§ Exercise requirements
Take down each entry exactly as written.

(3D code data)
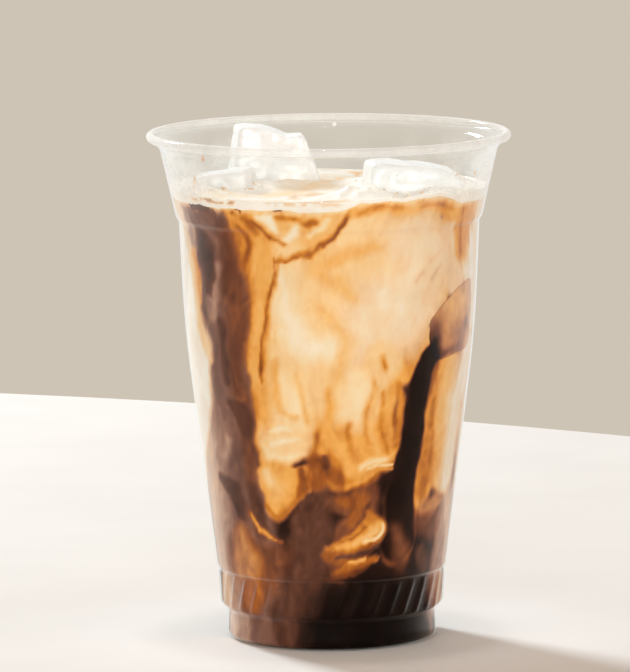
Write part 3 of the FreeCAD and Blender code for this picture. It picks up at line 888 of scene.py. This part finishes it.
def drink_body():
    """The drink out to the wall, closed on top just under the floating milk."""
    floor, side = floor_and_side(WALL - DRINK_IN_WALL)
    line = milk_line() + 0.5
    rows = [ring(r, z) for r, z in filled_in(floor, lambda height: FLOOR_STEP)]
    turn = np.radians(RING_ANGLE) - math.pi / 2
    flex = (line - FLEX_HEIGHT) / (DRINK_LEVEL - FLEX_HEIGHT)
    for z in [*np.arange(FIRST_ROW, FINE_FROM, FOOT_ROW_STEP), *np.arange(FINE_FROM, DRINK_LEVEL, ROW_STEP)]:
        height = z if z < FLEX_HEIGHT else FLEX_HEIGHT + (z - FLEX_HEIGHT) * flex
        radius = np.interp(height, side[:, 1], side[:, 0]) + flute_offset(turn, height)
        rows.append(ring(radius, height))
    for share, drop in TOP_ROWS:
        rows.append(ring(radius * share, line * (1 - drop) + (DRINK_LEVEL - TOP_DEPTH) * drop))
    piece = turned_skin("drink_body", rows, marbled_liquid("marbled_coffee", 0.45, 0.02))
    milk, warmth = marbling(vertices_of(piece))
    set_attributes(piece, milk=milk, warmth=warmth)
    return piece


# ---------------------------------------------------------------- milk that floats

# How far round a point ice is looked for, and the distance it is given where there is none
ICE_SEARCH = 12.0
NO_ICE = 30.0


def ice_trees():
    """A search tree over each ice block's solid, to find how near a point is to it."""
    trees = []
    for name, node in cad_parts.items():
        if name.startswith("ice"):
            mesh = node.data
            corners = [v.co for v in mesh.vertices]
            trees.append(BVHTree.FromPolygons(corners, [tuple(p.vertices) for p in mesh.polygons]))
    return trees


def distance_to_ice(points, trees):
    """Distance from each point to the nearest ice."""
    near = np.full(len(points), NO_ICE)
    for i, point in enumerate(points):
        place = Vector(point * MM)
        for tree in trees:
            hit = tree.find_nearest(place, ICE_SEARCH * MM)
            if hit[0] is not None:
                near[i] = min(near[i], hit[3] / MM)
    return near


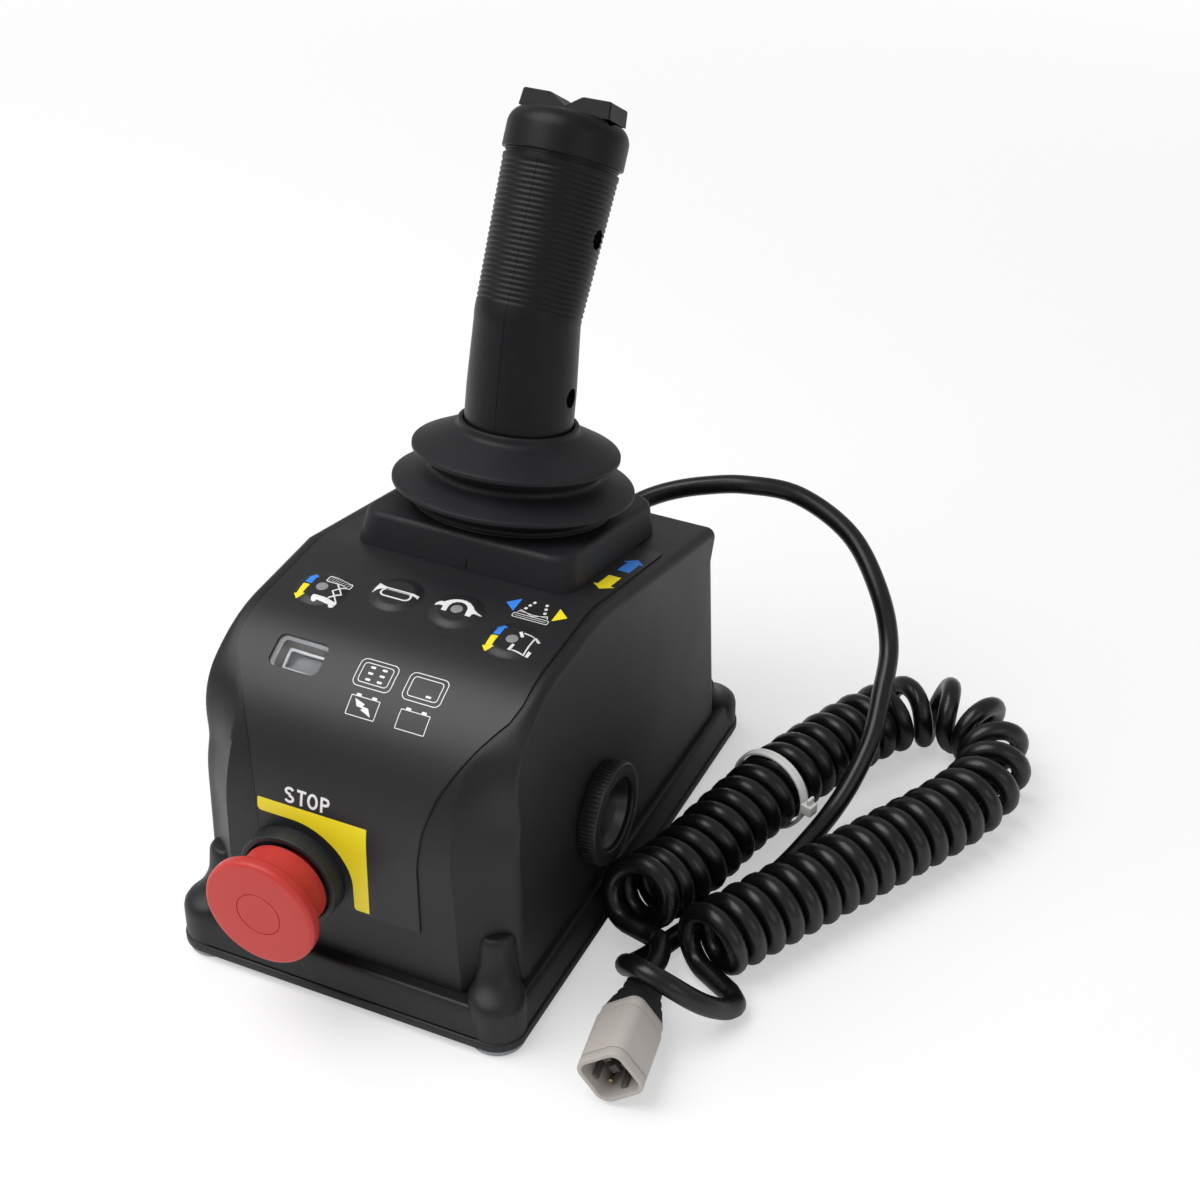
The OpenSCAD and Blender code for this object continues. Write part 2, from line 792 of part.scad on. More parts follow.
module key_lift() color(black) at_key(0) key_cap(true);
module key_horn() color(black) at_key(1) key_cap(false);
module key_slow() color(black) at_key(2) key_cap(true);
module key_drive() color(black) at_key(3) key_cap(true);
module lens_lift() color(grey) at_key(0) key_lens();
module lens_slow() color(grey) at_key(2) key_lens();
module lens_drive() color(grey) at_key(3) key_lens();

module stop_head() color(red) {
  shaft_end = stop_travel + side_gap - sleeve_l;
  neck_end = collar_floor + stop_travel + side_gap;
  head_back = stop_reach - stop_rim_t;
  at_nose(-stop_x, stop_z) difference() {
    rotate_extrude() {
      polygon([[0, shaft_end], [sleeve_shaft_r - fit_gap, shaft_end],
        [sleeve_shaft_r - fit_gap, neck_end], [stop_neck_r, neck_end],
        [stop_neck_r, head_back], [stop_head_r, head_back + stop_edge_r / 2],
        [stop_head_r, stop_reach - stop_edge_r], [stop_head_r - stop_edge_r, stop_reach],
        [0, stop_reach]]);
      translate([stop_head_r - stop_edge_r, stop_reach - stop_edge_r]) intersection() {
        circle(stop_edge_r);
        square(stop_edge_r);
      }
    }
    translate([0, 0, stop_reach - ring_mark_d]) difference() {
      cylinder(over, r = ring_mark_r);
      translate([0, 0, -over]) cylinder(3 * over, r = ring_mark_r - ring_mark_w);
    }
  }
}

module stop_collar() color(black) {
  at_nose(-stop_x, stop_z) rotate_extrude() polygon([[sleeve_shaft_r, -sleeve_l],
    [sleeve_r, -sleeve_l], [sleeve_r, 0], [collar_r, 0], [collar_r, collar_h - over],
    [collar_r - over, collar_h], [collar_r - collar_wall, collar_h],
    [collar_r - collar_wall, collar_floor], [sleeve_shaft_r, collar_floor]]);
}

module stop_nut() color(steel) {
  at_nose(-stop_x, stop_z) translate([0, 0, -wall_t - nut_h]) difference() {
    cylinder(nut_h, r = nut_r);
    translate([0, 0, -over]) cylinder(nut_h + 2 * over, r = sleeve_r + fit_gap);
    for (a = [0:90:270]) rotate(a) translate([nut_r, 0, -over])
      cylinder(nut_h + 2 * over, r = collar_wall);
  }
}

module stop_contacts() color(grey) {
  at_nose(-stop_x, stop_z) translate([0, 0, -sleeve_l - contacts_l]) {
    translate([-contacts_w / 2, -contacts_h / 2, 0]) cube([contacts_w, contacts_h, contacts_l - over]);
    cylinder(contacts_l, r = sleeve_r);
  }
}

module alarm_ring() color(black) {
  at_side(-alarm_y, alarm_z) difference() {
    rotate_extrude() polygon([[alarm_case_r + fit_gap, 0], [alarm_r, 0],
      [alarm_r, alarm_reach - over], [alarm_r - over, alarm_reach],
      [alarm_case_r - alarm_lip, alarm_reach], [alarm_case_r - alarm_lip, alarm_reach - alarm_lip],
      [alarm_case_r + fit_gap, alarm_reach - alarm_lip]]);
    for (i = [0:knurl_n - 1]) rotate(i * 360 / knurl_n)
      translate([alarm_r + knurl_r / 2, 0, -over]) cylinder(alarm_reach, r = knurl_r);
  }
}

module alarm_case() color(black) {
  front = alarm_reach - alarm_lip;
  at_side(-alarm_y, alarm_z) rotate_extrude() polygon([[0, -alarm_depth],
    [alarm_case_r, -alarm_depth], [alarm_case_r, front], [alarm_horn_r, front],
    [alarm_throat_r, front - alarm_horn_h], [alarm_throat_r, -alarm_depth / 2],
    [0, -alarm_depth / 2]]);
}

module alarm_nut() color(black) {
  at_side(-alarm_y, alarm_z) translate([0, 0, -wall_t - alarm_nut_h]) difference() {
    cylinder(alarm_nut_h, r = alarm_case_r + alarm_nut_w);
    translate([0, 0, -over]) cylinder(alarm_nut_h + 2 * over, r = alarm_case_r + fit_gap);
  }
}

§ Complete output
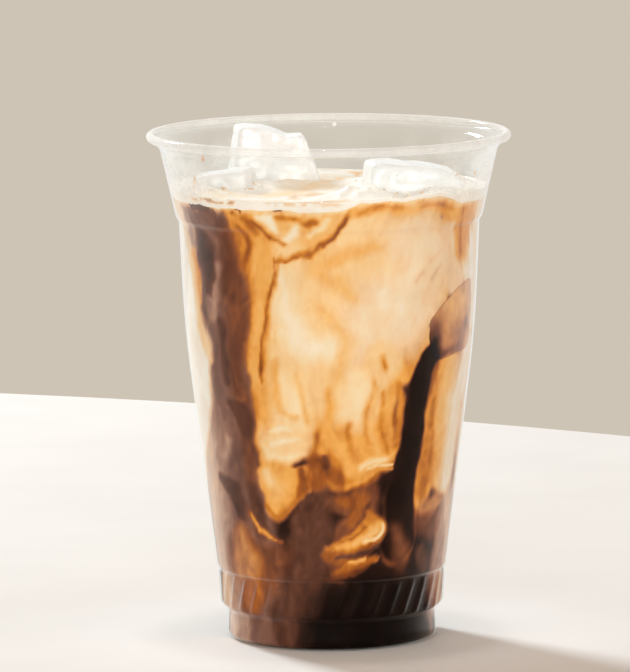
Write part 3 of the FreeCAD and Blender code for this picture. It picks up at line 888 of scene.py. This part finishes it.
def drink_body():
    """The drink out to the wall, closed on top just under the floating milk."""
    floor, side = floor_and_side(WALL - DRINK_IN_WALL)
    line = milk_line() + 0.5
    rows = [ring(r, z) for r, z in filled_in(floor, lambda height: FLOOR_STEP)]
    turn = np.radians(RING_ANGLE) - math.pi / 2
    flex = (line - FLEX_HEIGHT) / (DRINK_LEVEL - FLEX_HEIGHT)
    for z in [*np.arange(FIRST_ROW, FINE_FROM, FOOT_ROW_STEP), *np.arange(FINE_FROM, DRINK_LEVEL, ROW_STEP)]:
        height = z if z < FLEX_HEIGHT else FLEX_HEIGHT + (z - FLEX_HEIGHT) * flex
        radius = np.interp(height, side[:, 1], side[:, 0]) + flute_offset(turn, height)
        rows.append(ring(radius, height))
    for share, drop in TOP_ROWS:
        rows.append(ring(radius * share, line * (1 - drop) + (DRINK_LEVEL - TOP_DEPTH) * drop))
    piece = turned_skin("drink_body", rows, marbled_liquid("marbled_coffee", 0.45, 0.02))
    milk, warmth = marbling(vertices_of(piece))
    set_attributes(piece, milk=milk, warmth=warmth)
    return piece


# ---------------------------------------------------------------- milk that floats

# How far round a point ice is looked for, and the distance it is given where there is none
ICE_SEARCH = 12.0
NO_ICE = 30.0


def ice_trees():
    """A search tree over each ice block's solid, to find how near a point is to it."""
    trees = []
    for name, node in cad_parts.items():
        if name.startswith("ice"):
            mesh = node.data
            corners = [v.co for v in mesh.vertices]
            trees.append(BVHTree.FromPolygons(corners, [tuple(p.vertices) for p in mesh.polygons]))
    return trees


def distance_to_ice(points, trees):
    """Distance from each point to the nearest ice."""
    near = np.full(len(points), NO_ICE)
    for i, point in enumerate(points):
        place = Vector(point * MM)
        for tree in trees:
            hit = tree.find_nearest(place, ICE_SEARCH * MM)
            if hit[0] is not None:
                near[i] = min(near[i], hit[3] / MM)
    return near


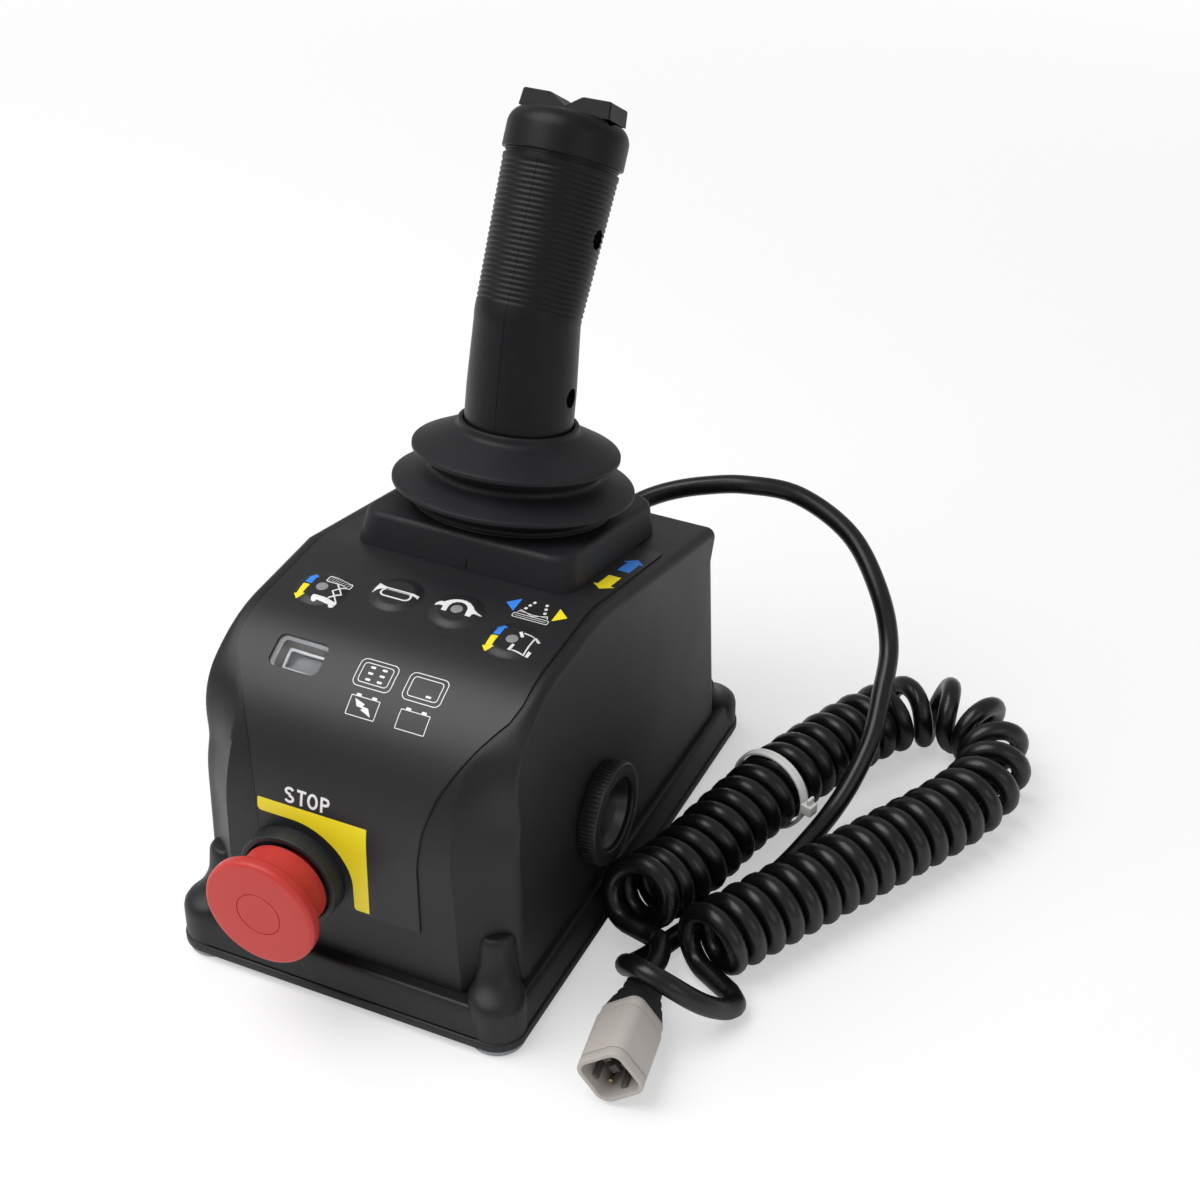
The OpenSCAD and Blender code for this object continues. Write part 2, from line 792 of part.scad on. More parts follow.
module key_lift() color(black) at_key(0) key_cap(true);
module key_horn() color(black) at_key(1) key_cap(false);
module key_slow() color(black) at_key(2) key_cap(true);
module key_drive() color(black) at_key(3) key_cap(true);
module lens_lift() color(grey) at_key(0) key_lens();
module lens_slow() color(grey) at_key(2) key_lens();
module lens_drive() color(grey) at_key(3) key_lens();

module stop_head() color(red) {
  shaft_end = stop_travel + side_gap - sleeve_l;
  neck_end = collar_floor + stop_travel + side_gap;
  head_back = stop_reach - stop_rim_t;
  at_nose(-stop_x, stop_z) difference() {
    rotate_extrude() {
      polygon([[0, shaft_end], [sleeve_shaft_r - fit_gap, shaft_end],
        [sleeve_shaft_r - fit_gap, neck_end], [stop_neck_r, neck_end],
        [stop_neck_r, head_back], [stop_head_r, head_back + stop_edge_r / 2],
        [stop_head_r, stop_reach - stop_edge_r], [stop_head_r - stop_edge_r, stop_reach],
        [0, stop_reach]]);
      translate([stop_head_r - stop_edge_r, stop_reach - stop_edge_r]) intersection() {
        circle(stop_edge_r);
        square(stop_edge_r);
      }
    }
    translate([0, 0, stop_reach - ring_mark_d]) difference() {
      cylinder(over, r = ring_mark_r);
      translate([0, 0, -over]) cylinder(3 * over, r = ring_mark_r - ring_mark_w);
    }
  }
}

module stop_collar() color(black) {
  at_nose(-stop_x, stop_z) rotate_extrude() polygon([[sleeve_shaft_r, -sleeve_l],
    [sleeve_r, -sleeve_l], [sleeve_r, 0], [collar_r, 0], [collar_r, collar_h - over],
    [collar_r - over, collar_h], [collar_r - collar_wall, collar_h],
    [collar_r - collar_wall, collar_floor], [sleeve_shaft_r, collar_floor]]);
}

module stop_nut() color(steel) {
  at_nose(-stop_x, stop_z) translate([0, 0, -wall_t - nut_h]) difference() {
    cylinder(nut_h, r = nut_r);
    translate([0, 0, -over]) cylinder(nut_h + 2 * over, r = sleeve_r + fit_gap);
    for (a = [0:90:270]) rotate(a) translate([nut_r, 0, -over])
      cylinder(nut_h + 2 * over, r = collar_wall);
  }
}

module stop_contacts() color(grey) {
  at_nose(-stop_x, stop_z) translate([0, 0, -sleeve_l - contacts_l]) {
    translate([-contacts_w / 2, -contacts_h / 2, 0]) cube([contacts_w, contacts_h, contacts_l - over]);
    cylinder(contacts_l, r = sleeve_r);
  }
}

module alarm_ring() color(black) {
  at_side(-alarm_y, alarm_z) difference() {
    rotate_extrude() polygon([[alarm_case_r + fit_gap, 0], [alarm_r, 0],
      [alarm_r, alarm_reach - over], [alarm_r - over, alarm_reach],
      [alarm_case_r - alarm_lip, alarm_reach], [alarm_case_r - alarm_lip, alarm_reach - alarm_lip],
      [alarm_case_r + fit_gap, alarm_reach - alarm_lip]]);
    for (i = [0:knurl_n - 1]) rotate(i * 360 / knurl_n)
      translate([alarm_r + knurl_r / 2, 0, -over]) cylinder(alarm_reach, r = knurl_r);
  }
}

module alarm_case() color(black) {
  front = alarm_reach - alarm_lip;
  at_side(-alarm_y, alarm_z) rotate_extrude() polygon([[0, -alarm_depth],
    [alarm_case_r, -alarm_depth], [alarm_case_r, front], [alarm_horn_r, front],
    [alarm_throat_r, front - alarm_horn_h], [alarm_throat_r, -alarm_depth / 2],
    [0, -alarm_depth / 2]]);
}

module alarm_nut() color(black) {
  at_side(-alarm_y, alarm_z) translate([0, 0, -wall_t - alarm_nut_h]) difference() {
    cylinder(alarm_nut_h, r = alarm_case_r + alarm_nut_w);
    translate([0, 0, -over]) cylinder(alarm_nut_h + 2 * over, r = alarm_case_r + fit_gap);
  }
}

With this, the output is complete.